- [Set task]:
Below this line is the material. Write out only its lines from the one containing "Keep writing the" through the one containing "return loft([at_depth(loop_at(r), -1)]", both kept, exactly.

- [Task inputs]:
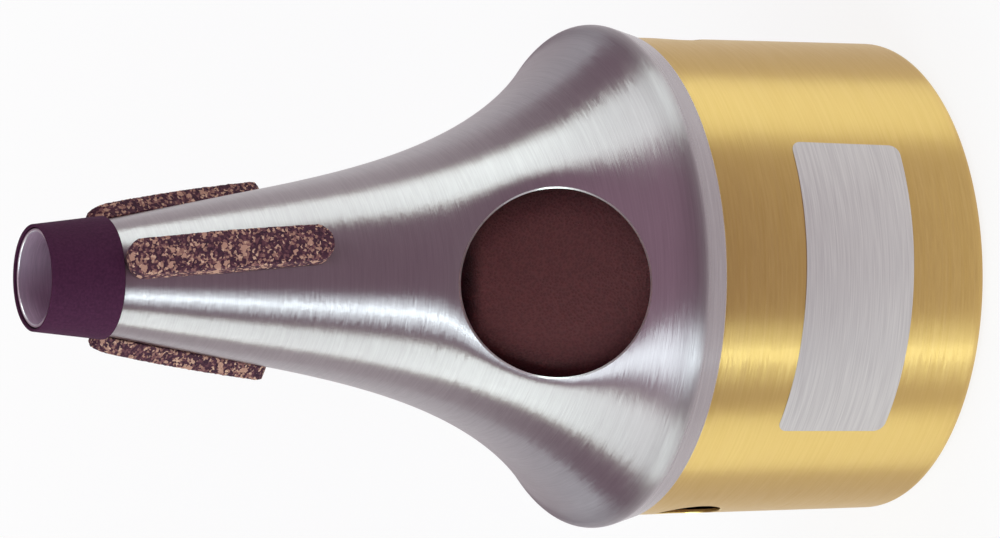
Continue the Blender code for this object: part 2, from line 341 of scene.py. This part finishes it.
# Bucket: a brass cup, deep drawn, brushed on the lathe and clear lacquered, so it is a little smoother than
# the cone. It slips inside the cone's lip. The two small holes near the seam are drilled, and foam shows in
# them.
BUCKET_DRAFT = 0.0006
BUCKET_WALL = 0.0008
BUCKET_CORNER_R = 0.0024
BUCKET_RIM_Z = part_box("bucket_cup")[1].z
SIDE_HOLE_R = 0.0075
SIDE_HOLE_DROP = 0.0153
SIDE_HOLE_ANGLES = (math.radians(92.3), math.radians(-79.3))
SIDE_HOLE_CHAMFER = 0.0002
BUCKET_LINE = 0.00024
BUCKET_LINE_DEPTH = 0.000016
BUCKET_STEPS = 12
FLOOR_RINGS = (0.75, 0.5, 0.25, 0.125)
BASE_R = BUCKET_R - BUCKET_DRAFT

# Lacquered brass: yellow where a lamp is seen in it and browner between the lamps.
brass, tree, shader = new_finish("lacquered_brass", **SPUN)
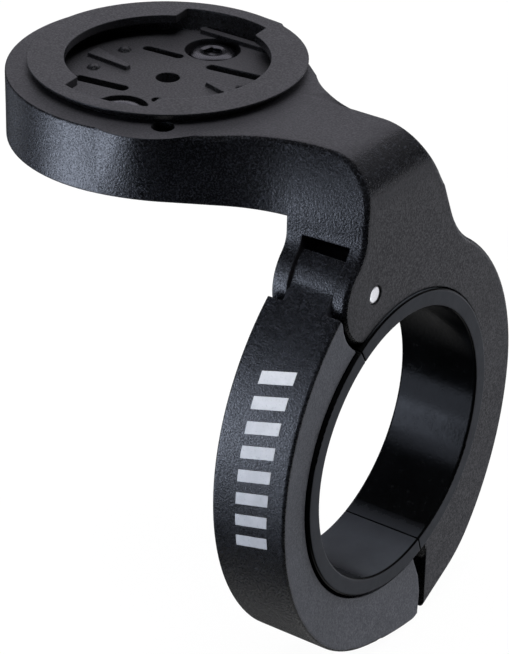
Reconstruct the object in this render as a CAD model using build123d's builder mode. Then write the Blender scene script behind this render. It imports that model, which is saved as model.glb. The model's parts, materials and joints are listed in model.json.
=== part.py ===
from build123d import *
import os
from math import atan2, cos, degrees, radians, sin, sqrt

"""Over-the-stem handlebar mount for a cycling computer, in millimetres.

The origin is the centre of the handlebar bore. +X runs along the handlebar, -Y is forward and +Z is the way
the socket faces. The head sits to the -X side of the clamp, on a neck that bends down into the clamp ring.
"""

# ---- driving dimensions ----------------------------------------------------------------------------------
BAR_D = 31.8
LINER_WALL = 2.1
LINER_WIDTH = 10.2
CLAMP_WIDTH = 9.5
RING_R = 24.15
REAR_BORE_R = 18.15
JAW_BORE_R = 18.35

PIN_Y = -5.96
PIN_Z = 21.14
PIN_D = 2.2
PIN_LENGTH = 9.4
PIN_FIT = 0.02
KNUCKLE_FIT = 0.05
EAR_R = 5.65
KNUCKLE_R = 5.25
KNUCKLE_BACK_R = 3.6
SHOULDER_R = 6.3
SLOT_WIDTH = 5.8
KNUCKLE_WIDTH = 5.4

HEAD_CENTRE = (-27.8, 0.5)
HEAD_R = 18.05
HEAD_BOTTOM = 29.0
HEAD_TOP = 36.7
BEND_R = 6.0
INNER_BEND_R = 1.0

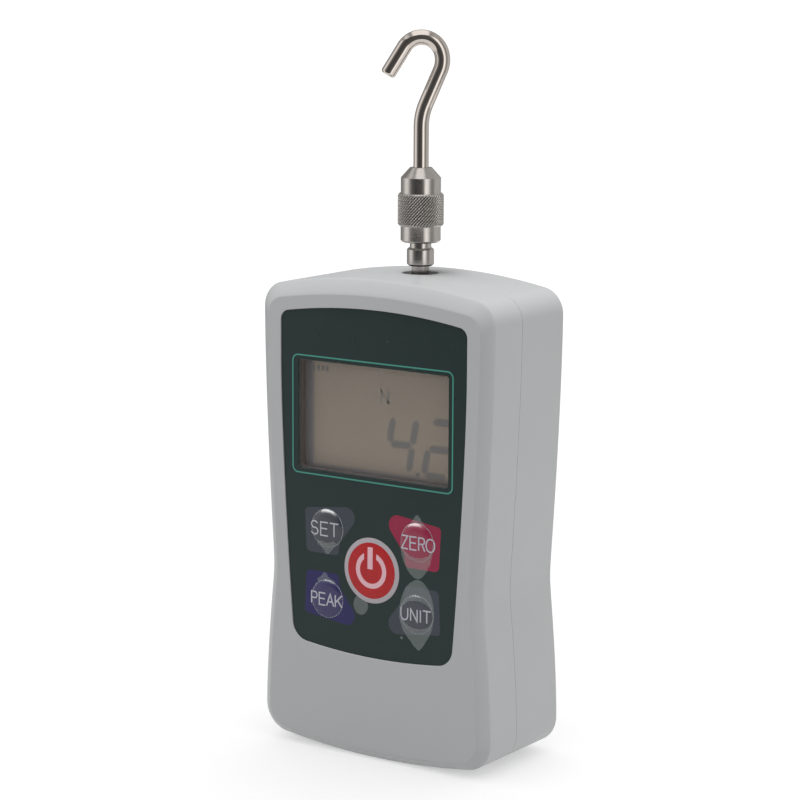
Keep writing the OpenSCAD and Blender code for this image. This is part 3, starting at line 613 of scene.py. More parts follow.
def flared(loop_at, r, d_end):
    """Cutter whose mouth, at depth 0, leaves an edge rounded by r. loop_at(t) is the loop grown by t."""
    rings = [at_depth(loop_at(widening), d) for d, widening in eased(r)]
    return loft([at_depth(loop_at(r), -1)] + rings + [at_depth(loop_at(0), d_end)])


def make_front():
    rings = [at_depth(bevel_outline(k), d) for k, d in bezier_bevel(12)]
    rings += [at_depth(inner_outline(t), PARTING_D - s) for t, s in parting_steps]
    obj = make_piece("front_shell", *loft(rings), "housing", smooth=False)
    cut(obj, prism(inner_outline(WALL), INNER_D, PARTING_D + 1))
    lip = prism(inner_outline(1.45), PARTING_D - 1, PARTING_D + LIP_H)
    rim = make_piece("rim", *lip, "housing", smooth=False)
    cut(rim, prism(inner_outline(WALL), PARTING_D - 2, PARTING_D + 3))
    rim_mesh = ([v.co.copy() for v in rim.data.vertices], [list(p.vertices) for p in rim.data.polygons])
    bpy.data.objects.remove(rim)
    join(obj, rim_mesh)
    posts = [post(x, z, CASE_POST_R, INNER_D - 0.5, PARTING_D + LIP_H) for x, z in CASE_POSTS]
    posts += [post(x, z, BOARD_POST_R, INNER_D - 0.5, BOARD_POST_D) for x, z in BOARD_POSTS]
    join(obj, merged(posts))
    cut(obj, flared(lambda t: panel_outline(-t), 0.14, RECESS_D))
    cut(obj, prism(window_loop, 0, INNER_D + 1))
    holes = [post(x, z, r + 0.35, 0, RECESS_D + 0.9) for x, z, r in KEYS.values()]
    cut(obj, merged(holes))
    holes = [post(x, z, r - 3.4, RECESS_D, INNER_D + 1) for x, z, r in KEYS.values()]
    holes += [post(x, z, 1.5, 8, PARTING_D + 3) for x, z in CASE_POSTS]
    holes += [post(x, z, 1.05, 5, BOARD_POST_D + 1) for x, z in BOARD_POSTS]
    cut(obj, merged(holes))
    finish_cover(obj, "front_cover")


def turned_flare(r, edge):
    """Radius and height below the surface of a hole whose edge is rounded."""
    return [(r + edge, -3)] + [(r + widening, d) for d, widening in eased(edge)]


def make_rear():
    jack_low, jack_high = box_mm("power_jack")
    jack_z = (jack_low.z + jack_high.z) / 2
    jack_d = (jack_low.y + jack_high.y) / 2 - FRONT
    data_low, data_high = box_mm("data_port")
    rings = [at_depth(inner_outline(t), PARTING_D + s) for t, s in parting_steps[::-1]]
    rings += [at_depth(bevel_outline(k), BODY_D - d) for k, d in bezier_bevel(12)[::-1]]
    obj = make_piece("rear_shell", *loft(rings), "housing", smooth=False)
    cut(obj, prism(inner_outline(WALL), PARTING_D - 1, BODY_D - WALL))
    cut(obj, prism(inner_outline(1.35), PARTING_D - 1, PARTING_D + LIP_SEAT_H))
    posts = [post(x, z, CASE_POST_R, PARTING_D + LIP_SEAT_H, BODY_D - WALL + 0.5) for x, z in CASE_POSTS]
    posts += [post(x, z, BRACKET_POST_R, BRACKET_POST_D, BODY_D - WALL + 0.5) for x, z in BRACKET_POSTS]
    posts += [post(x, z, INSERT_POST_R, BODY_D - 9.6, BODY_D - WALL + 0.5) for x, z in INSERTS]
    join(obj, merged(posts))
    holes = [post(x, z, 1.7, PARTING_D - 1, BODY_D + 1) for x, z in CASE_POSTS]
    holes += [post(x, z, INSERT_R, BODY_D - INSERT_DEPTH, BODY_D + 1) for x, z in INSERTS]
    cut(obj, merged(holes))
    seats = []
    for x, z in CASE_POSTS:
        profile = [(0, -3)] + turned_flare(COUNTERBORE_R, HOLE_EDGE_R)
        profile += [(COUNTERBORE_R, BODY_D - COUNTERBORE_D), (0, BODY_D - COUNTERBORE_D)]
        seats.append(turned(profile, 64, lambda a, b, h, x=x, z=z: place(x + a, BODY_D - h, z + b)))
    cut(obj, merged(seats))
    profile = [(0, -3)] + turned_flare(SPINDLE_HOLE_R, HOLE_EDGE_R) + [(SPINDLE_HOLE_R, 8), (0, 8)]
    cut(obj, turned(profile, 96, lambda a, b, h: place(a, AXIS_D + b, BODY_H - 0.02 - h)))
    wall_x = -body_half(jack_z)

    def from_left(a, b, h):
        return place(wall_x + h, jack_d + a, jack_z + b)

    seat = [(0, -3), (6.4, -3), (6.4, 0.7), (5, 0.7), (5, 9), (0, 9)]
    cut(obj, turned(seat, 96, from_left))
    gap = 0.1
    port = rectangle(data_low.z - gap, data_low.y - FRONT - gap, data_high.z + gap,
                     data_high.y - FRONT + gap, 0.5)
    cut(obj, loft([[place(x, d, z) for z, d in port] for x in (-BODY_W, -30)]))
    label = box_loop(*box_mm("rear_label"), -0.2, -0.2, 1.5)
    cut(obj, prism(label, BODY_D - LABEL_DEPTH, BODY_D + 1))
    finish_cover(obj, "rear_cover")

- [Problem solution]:
Keep writing the OpenSCAD and Blender code for this image. This is part 3, starting at line 613 of scene.py. More parts follow.
def flared(loop_at, r, d_end):
    """Cutter whose mouth, at depth 0, leaves an edge rounded by r. loop_at(t) is the loop grown by t."""
    rings = [at_depth(loop_at(widening), d) for d, widening in eased(r)]
    return loft([at_depth(loop_at(r), -1)] + rings + [at_depth(loop_at(0), d_end)])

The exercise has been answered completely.